While it’s true that mineral mining for EV batteries has plenty of downsides, there may be more ethical options emerging. Companies and government agencies are looking into the environmental impact of drilling for lithium in California’s Salton Sea and recent research suggests that it’s extremely likely that environmental concerns will decrease as technology develops in this sector. And with Biden invoking the Defense Production Act to incentivize additional mineral mining, Republicans worried about unethical labor practices within the mining sector as well as its damage to the planet may not have to worry for long.
If anything, workers should be concerned about the anti-union U.S. lawmakers that sit on the Oversight and Reform Committee, such as South Carolina Rep.
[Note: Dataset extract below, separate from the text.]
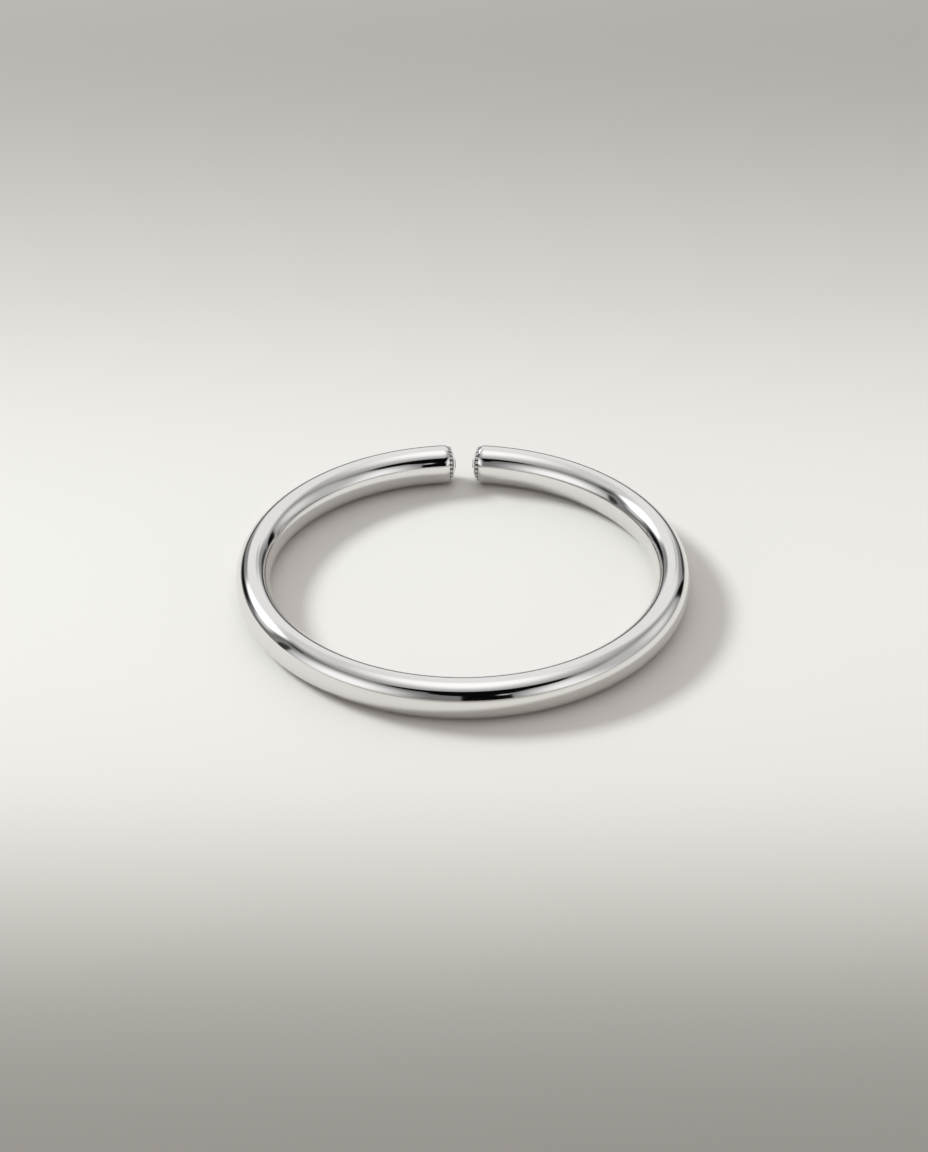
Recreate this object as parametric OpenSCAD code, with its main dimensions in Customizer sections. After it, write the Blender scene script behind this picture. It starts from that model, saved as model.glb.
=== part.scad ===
// Open cuff ring of oval wire, lying flat on its side, with a small cut stone in each tip.
// Millimetres. The ring's axis is Z, it rests on Z = 0, and the gap between the tips is at +Y.

/* [Ring] */
// Clear width across the finger hole
finger_hole_d = 17.3; // [14:0.1:22]
// Width of the wire, from the finger hole outwards
wire_w = 1.56; // [1.4:0.02:2.4]
// Height of the wire, along the finger
wire_h = 1.90; // [1.5:0.02:2.6]
// Gap between the stones of the two tips, measured at their middles
gap_w = 0.82; // [0.4:0.02:4]
// Length of a rounded tip, from the end of the plain wire to the top of its stone
tip_l = 0.60; // [0.54:0.02:0.8]

/* [Stone] */
// Width of a stone across its girdle
stone_d = 0.64; // [0.5:0.02:0.72]
// Width of the flat table on top of a stone
table_d = 0.44; // [0.3:0.02:0.48]
// Height of a stone above its girdle
crown_h = 0.09; // [0.06:0.01:0.1]
// Thickness of the girdle
girdle_h = 0.02; // [0.01:0.01:0.04]
// Depth of a stone below its girdle
pavilion_h = 0.27; // [0.22:0.01:0.3]

/* [Setting] */
// Space left between a stone and the metal all round
seat_clearance = 0.02; // [0.01:0.005:0.04]
// Width of one bead in the row round a stone
bead_d = 0.15; // [0.1:0.01:0.16]
// Distance from bead to bead along the row, as a share of a bead's width
bead_pitch = 1.07; // [1.03:0.01:1.6]
// How far along the rounded tip the row of beads lies, from the end of the plain wire
bead_at = 0.34; // [0.28:0.01:0.38]
// How deep a bead's centre lies under the tip's surface
bead_sink = 0.03; // [0.01:0.01:0.05]

/* [Hidden] */

RING_SIDES = 240;
WIRE_SIDES = 72;
BEAD_SIDES = 24;

// A rounded end reaches this far into the wire, and is this much thinner there all round
TIP_ROOT = 0.05;
TIP_STEP = 0.002;

// Radius of the wire's centre line, and the angle that one tip takes up from the middle of the gap
centre_r = (finger_hole_d + wire_w) / 2;
tip_angle = atan(tip_l / centre_r) + asin(gap_w / 2 / norm([centre_r, tip_l]));

// Heights along a tip, counted outwards from the end of the plain wire
girdle_top = tip_l - crown_h;
girdle_bottom = girdle_top - girdle_h;
culet = girdle_bottom - pavilion_h;
face = girdle_top;

// The section is round until it is drawn out by this much along the finger
OVAL = wire_h / wire_w;

// The row of beads on the shoulder of the tip, round the stone
bead_row_r = shoulder_r(bead_at) - bead_sink;
bead_count = floor(2 * PI * bead_row_r / (bead_d * bead_pitch));

// The cut of the stone: eight mains, with stars and halves between them
MAINS = 8;
STEP = 360 / MAINS;
STAR_SHARE = 0.5;
LOWER_HALF_SHARE = 0.77;

// Radius of the rounded tip at a height along it, before it is drawn out to an oval
function shoulder_r(height) =
    (wire_w / 2 - TIP_STEP) * sqrt(1 - pow((height + TIP_ROOT) / (tip_l + TIP_ROOT), 2));

// Lifts what is drawn round the wire's centre line, so that the ring rests on Z = 0
module resting()
    translate([0, 0, wire_h / 2])
        children();

// Places what is drawn upwards along Z on a tip: X across the wire, Y along the finger.
// side is 1 for the tip at +X and -1 for the tip at -X.
module on_tip(side)
    translate([side * centre_r * sin(tip_angle), centre_r * cos(tip_angle), 0])
        rotate([0, 0, -side * tip_angle])
            rotate([90, 0, -side * 90])
                children();

// The plain wire with a round section
module round_wire()
    rotate_extrude(angle = 360 - 2 * tip_angle, start = 90 + tip_angle, $fn = RING_SIDES)
        translate([centre_r, 0])
            circle(d = wire_w, $fn = WIRE_SIDES);

// The rounded end of a round wire, cut off flat where the stone is set. Its root lies in the wire.
module round_tip()
    rotate_extrude($fn = WIRE_SIDES)
        translate([0, -TIP_ROOT])
            intersection() {
                scale([wire_w - 2 * TIP_STEP, 2 * (tip_l + TIP_ROOT)])
                    circle(d = 1, $fn = WIRE_SIDES);
                square([wire_w, TIP_ROOT + face]);
            }

// The wire and its two ends, drawn out along the finger to an oval section
module oval_blank()
    scale([1, 1, OVAL])
        union() {
            round_wire();
            for (side = [-1, 1])
                on_tip(side)
                    round_tip();
        }

// What is cut into the tip for the stone: a cone under a short straight wall
module seat() {
    slope = stone_d / 2 / pavilion_h;
    seat_r = stone_d / 2 + seat_clearance;
    cone_top = culet + (seat_r - seat_clearance * sqrt(1 + slope * slope)) / slope;
    rotate_extrude($fn = WIRE_SIDES)
        polygon([
            [0, culet - seat_clearance],
            [seat_clearance, culet - seat_clearance],
            [seat_r, cone_top],
            [seat_r, tip_l],
            [0, tip_l]
        ]);
}

// The beads that stand in a row round the stone, half sunk in the tip's shoulder
module bead_row()
    for (i = [0 : bead_count - 1]) {
        turn = (i + 0.5) * 360 / bead_count;
        translate([bead_row_r * cos(turn), bead_row_r * OVAL * sin(turn), bead_at])
            sphere(d = bead_d, $fn = BEAD_SIDES);
    }

module band()
    color("silver")
        resting()
            union() {
                difference() {
                    oval_blank();
                    for (side = [-1, 1])
                        on_tip(side)
                            seat();
                }
                for (side = [-1, 1])
                    on_tip(side)
                        bead_row();
            }

// A round of points at one height, turned by a number of half steps
function ring_of(r, z, half_steps) =
    [for (i = [0 : MAINS - 1]) [r * cos((i + half_steps / 2) * STEP), r * sin((i + half_steps / 2) * STEP), z]];

// A brilliant cut: table, stars, kites and halves above the girdle, halves and mains below it
module brilliant() {
    half = STEP / 2;
    girdle_r = stone_d / 2;
    table_r = table_d / 2;

    // A star point lies in the planes of both kites beside it
    star_x = table_r + (girdle_r - table_r) * STAR_SHARE;
    star_z = tip_l - crown_h * STAR_SHARE;

    // A lower half's point lies in the planes of both mains beside it
    lower_x = girdle_r * (1 - LOWER_HALF_SHARE);
    lower_z = culet + pavilion_h * (1 - LOWER_HALF_SHARE);

    points = concat(
        ring_of(table_r, tip_l, 0),
        ring_of(star_x / cos(half), star_z, 1),
        ring_of(girdle_r, girdle_top, 0),
        ring_of(girdle_r, girdle_top, 1),
        ring_of(girdle_r, girdle_bottom, 0),
        ring_of(girdle_r, girdle_bottom, 1),
        ring_of(lower_x / cos(half), lower_z, 1),
        [[0, 0, culet]]
    );
    hull()
        polyhedron(points, [for (i = [1 : len(points) - 2]) [0, i, i + 1]]);
}

module stone(side)
    color("white")
        resting()
            on_tip(side)
                brilliant();

module stone_left()
    stone(-1);

module stone_right()
    stone(1);

band();
stone_left();
stone_right();
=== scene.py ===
"""Open cuff ring of polished silver, lying on a pale floor under soft studio light.

The band is remade here as a smooth dense mesh of the shape of its CAD solid, with slightly fuller tips.
The two stones are the CAD's own. Lengths are in millimetres and become metres through MM.
"""
import math

import bmesh
import bpy
from mathutils import Matrix, Vector

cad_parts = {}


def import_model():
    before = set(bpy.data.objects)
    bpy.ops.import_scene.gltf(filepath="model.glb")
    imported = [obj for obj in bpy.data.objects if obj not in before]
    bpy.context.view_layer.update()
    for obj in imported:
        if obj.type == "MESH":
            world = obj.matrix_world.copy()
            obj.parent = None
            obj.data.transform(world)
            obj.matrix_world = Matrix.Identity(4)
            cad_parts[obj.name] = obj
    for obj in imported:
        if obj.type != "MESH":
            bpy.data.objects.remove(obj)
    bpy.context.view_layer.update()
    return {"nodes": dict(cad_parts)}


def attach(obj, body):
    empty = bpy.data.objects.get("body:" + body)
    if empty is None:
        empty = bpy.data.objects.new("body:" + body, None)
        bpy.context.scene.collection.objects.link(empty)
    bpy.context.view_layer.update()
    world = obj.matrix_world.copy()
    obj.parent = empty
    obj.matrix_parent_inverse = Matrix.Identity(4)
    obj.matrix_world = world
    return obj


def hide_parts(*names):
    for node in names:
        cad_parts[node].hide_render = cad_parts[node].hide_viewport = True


MM = 0.001

# The band, as in the CAD model
HOLE_D = 17.3
WIRE_W = 1.56
WIRE_H = 1.90
GAP_W = 0.82
TIP_L = 0.60

# 2 makes a tip's rounded end a half ellipse, and more makes it fuller
TIP_FULLNESS = 2.3

# The setting in each tip. CULET, FACE and BEAD_AT are heights above the end of the plain wire.
STONE_D = 0.64
PAVILION_H = 0.27
CULET = 0.22
FACE = 0.55
SEAT_CLEARANCE = 0.02
BEAD_D = 0.15
BEAD_AT = 0.34
BEAD_SINK = 0.03
BEAD_COUNT = 23

# How far the rounded edge of a tip's flat face reaches
EDGE_REACH = 0.009

# Half the width of the belt of painted shade between the beads, as a share of a bead's width
PAINTED_SHADE_SHARE = 0.48

# Place in the band's list of materials of the darker silver that paints the shade between the beads
PAINTED_SHADE_SLOT = 1

# How finely the band is drawn
WIRE_STEPS = 480
SECTION_STEPS = 96
TIP_STEPS = 16
EDGE_STEPS = 4
SEAT_STEPS = 72
BEAD_SEGMENTS = 24
BEAD_RINGS = 14

# Edges that turn more than this many degrees stay sharp
SHARP_ANGLE = 35

# Camera, from the photograph: millimetres, degrees and pixels
TARGET = (0.048, 1.28, 0.0)
DISTANCE = 145.3
ELEVATION = 33.86
AZIMUTH = 0.36
FOCAL_PX = 3195.0
IMAGE_LONG_SIDE_PX = 1152
SENSOR = 36.0
CLIP_START = 1
CLIP_END = 5000

FLOOR_HALF_SIZE = 600

# Key light: the two widths of its oval, its direction and distance from the ring, its power and colour
KEY_WIDTHS = (190, 110)
KEY_AZIMUTH = 152
KEY_ELEVATION = 35
KEY_DISTANCE = 520
KEY_WATTS = 2.28
KEY_COLOUR = (0.870, 0.965, 1.0)


def turn_steps(count):
    """Even steps of one full turn, in radians."""
    return [2 * math.pi * i / count for i in range(count)]


def centre_radius():
    """Radius of the wire's centre line."""
    return (HOLE_D + WIRE_W) / 2


def tip_angle():
    """Angle from the middle of the gap to the end of the plain wire, in radians."""
    r = centre_radius()
    return math.atan(TIP_L / r) + math.asin(GAP_W / 2 / math.hypot(r, TIP_L))


def section():
    """The wire's oval section: offsets outwards from the centre line and upwards."""
    return [(WIRE_W / 2 * math.cos(a), WIRE_H / 2 * math.sin(a)) for a in turn_steps(SECTION_STEPS)]


def tip_frame(side):
    """Matrix of a tip: X outwards from the ring's axis, Y up, Z along the wire towards the gap."""
    a = tip_angle()
    out = Vector((side * math.sin(a), math.cos(a), 0))
    along = Vector((-side * math.cos(a), math.sin(a), 0))
    origin = out * centre_radius() + Vector((0, 0, WIRE_H / 2))
    up = Vector((0, 0, 1))
    return Matrix((
        (out.x, up.x, along.x, origin.x),
        (out.y, up.y, along.y, origin.y),
        (out.z, up.z, along.z, origin.z),
        (0, 0, 0, 1),
    ))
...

Ralph Norman, who praised his state’s right-to-work status and took his opportunity to speak during Tuesday’s hearing to promote anti-union sentiments. “I think it’s interesting that we have politicians who are saying that union workers, I guess, are more qualified than those who choose not to be in the union. I will remind my friends across the aisle that it’s the employees who have the choice to go union or not union,” Norman said, adding that Oshkosh Defense will base its NGDV production for the Postal Service in South Carolina. Committee members have long worried that Oshkosh chose Spartanburg, South Carolina, in order to avoid using union labor because of the state’s explicit hostility toward organized labor.
If Republicans were truly concerned about ethical labor in the transition away from gas-powered cars, they would join their Democratic counterparts in calling on the USPS to reconsider its current plan in favor of building an entirely EV fleet that meets the needs of this critical moment in climate change mitigation while also using union labor in an effort to manufacture these vehicles fairly. According to a press release, lawmakers like Chairwoman Carolyn Maloney and activists in the labor and environmental movements will deliver thousands of petitions tomorrow to USPS headquarters. Even a recent Inspector General report shows that EVs would be a more sound investment for the USPS in the long run.